Based on that, I am looking forward to the crash - I probably won't survive it, but hey-ho, I've had a brilliant life - our kids will do better.
Fritzie Reisner 100+
pat gilbert 50+
I stick with what I have already said. The main area that I disagree with is that government intervention creates unintended consequences usually consequences that are 180 degrees of the stated purpose.
As I said before with the speed of change in the market place further makes the laws superfluous.
This is a video arguing antitrust the way I see it.
http://www.youtube.com/watch?v=8C4gRRk2i-M
pat gilbert 50+
Fritzie Reisner 100+
pat gilbert 50+
I respect all teachers if they are like you and really can teach. My disposition on economics is one of frustration in the ignorance of the subject by most. Not that I'm an expert, but most people are completely illiterate on the subject. And at this point we are circling the drain at an every increasing speed, to within 10yr the question I have is going to be Mad Max or a dystopian 1984.
Fritzie Reisner 100+
I have not had time to listen to your video and will not until tomorrow. I think perhaps you might be retired, but I am not, so work obligations intervene sometimes.
Without the chance yet to see your video, I think I see two issues that drive the difference, perhaps, between your view and mine or for that matter between the two chicago-type views articulated in the link.

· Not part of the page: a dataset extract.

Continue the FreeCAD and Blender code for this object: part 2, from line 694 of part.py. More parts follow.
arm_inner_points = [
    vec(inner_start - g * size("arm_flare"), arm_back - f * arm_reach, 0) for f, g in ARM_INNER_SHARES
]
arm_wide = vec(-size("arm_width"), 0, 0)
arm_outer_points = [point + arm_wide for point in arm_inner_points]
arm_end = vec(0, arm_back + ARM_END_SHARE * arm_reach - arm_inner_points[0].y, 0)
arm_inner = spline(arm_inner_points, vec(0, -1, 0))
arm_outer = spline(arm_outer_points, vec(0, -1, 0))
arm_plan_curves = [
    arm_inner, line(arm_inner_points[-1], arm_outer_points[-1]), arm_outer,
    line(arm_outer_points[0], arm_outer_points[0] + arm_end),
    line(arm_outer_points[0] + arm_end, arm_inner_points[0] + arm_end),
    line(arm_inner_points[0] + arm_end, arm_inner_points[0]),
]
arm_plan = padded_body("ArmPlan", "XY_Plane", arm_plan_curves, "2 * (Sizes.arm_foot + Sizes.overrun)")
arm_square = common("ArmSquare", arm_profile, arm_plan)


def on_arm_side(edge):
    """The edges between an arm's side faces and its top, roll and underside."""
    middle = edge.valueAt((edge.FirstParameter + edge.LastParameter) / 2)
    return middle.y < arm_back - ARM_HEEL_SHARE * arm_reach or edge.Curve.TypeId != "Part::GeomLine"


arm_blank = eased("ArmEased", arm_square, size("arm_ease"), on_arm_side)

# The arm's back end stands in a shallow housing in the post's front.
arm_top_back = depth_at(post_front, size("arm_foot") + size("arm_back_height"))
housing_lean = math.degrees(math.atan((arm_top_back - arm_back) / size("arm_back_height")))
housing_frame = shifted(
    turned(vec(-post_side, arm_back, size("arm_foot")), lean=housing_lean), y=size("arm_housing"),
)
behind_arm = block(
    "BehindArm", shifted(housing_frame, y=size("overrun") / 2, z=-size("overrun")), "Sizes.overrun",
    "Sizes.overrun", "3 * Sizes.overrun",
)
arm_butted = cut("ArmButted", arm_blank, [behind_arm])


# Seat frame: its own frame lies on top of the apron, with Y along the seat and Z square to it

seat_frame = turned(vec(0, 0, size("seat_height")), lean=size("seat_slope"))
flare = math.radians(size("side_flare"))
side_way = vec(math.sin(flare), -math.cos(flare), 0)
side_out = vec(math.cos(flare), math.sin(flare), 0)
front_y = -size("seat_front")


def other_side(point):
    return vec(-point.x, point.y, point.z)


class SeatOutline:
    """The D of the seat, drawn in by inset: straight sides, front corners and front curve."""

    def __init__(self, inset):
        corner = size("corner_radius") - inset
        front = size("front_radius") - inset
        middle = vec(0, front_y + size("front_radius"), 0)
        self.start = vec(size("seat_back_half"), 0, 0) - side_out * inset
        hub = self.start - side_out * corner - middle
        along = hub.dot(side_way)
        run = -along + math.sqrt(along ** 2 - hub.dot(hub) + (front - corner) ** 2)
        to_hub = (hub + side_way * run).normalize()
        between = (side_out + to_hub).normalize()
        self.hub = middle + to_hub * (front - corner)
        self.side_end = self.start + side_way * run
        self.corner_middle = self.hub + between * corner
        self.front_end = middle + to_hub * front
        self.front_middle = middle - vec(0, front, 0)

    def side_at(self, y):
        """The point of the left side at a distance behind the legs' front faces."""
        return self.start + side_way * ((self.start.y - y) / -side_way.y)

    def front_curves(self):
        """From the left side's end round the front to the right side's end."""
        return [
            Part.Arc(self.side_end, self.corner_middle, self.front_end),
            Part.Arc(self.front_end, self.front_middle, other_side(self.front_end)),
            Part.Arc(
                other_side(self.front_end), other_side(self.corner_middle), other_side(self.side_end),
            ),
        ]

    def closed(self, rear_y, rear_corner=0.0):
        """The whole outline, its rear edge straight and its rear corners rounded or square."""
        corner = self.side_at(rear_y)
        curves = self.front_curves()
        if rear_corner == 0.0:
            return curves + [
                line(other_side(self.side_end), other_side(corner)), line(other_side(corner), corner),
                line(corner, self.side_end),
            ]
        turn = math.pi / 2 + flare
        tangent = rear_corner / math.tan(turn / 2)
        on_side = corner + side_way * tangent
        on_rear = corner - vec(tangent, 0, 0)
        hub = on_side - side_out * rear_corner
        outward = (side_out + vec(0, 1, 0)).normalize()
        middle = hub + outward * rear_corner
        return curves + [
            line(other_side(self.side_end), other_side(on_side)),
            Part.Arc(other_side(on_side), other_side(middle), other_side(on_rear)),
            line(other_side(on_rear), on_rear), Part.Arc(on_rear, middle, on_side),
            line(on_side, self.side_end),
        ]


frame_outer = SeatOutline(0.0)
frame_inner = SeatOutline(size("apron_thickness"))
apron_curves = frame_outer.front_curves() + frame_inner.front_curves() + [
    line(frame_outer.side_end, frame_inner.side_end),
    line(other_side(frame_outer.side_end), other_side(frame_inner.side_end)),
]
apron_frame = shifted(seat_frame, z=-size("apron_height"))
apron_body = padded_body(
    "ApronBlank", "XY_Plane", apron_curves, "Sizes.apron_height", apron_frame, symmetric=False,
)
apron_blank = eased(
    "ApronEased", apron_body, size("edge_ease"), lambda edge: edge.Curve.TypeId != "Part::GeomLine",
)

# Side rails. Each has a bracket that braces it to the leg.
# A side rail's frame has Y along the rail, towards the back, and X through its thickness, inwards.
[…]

One is whether one believes that price fixing arrangements are challenged fast enough given market dynamics to prevent great consumer losses in the interval. Doug Ginsburg and the Reagan justice department said not necessarily to this (in the sense of needing to be considered industry by industry) and you say yes, always.
The second issue is whether the costs of the whole legal apparatus, both the direct costs and the costs in terms of inhibiting potentially positive economic behaviors by firms exceed the losses during the interval before market forces undermine price fixing.

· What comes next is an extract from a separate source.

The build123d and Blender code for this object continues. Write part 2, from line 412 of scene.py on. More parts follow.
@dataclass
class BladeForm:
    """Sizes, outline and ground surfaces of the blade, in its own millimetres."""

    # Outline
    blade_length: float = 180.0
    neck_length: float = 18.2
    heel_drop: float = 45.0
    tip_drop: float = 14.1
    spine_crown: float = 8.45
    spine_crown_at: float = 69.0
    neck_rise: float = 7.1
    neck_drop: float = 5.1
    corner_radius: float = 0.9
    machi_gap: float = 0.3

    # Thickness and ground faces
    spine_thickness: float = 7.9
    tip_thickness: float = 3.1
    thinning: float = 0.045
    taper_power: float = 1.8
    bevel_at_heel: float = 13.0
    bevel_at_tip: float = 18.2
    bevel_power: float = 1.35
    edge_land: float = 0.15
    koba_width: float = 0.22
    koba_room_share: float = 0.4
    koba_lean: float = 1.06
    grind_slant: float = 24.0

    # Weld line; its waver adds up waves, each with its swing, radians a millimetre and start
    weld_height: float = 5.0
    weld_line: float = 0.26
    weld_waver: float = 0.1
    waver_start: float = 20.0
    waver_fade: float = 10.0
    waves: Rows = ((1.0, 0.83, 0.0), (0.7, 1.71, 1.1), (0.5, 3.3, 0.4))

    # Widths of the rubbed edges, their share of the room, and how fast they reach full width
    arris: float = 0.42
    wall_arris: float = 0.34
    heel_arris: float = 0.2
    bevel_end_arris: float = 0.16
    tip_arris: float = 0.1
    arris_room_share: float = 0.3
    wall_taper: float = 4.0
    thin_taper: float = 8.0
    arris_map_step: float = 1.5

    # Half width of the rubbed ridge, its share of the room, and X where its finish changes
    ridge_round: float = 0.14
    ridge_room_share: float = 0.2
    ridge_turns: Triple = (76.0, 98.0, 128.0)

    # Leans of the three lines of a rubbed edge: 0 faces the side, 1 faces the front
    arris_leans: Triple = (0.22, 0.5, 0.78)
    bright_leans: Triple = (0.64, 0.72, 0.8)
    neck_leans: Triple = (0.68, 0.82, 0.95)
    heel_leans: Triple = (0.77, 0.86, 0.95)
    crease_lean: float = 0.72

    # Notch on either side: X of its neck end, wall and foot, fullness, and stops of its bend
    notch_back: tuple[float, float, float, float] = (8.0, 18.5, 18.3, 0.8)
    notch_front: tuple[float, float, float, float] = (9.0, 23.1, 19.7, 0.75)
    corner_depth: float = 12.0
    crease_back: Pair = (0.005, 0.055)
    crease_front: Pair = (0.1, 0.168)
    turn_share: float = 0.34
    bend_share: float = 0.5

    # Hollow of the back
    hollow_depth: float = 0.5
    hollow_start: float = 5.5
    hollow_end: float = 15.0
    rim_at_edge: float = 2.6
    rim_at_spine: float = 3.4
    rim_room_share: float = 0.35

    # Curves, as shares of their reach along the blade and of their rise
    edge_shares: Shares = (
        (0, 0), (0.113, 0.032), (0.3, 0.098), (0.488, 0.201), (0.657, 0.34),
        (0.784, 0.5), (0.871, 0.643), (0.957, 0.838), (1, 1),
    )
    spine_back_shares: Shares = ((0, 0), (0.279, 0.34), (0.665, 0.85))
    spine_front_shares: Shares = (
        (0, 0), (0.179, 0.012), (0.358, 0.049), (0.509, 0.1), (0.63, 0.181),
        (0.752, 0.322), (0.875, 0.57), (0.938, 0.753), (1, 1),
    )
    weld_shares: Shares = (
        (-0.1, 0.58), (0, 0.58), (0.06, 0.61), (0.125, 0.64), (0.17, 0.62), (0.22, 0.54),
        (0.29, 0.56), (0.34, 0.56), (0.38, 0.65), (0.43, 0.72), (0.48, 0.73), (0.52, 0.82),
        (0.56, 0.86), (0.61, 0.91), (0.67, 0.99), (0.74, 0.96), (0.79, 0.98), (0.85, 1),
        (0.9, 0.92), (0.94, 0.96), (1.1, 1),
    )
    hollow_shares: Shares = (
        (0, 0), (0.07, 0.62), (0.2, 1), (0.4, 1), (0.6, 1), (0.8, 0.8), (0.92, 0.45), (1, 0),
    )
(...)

By the way, I don't see any of this as "going rounds." People I respect hold both views. Neither view reflects ignorance of economics.
Mitch SMith 50+
What's wrong with anger? Why has respect fo it vanished in clouds of "freedom of speech"? When all that gets said is vacuous noise?
Why has everyone forgotten - That the "collective" is arranged around real humans not the other way around?
you have done a lot of work in the realm of finance, the closest I got was inventory accounting. But I did notice the psychopathy taking over everything .. not just corporations, but everything.
It seems that to live in this world, a human cannot be a human. I resent that. And I resent all those who run round pretending to be virtuous machines. And you have seen me - i get my chin way out there and see who can punch my lights out.
And I don't just do it here - I go up to any self-proclained expert, and test if they know more than me .. and guess what - none so far.
I hate all this - because I know we can do better, but .. right now, I give up.
All this stuff is just egos getting hits. I just spent a few hours with one of the leading "new age conspiracy theorists" and guess what I found? An empty gassbag (Tsarion) all aliens and schizophrenia that does not know life if it jumped up and bit their A**s - as good as Ayn Rand apologising for her paedophile father. Life-long inhabitants of foolish institutions with their hands out for politically-correct strokes - better than money for a failed human.
I'm outa here - it was fun for a while, but there's more important stuff to be getting on with.
I don't like money, I don't like law, i don't like all the pretentious rubbish that passes for "knowledge".
My advice, if anyone gives a damn is to just walk away - find your life, live it and forget about all the gass - better still, 300 million fat yanks on treadmills with pipes up their bums - and we solve the energy crisis. Not for the energy, but to just get them out of our faces.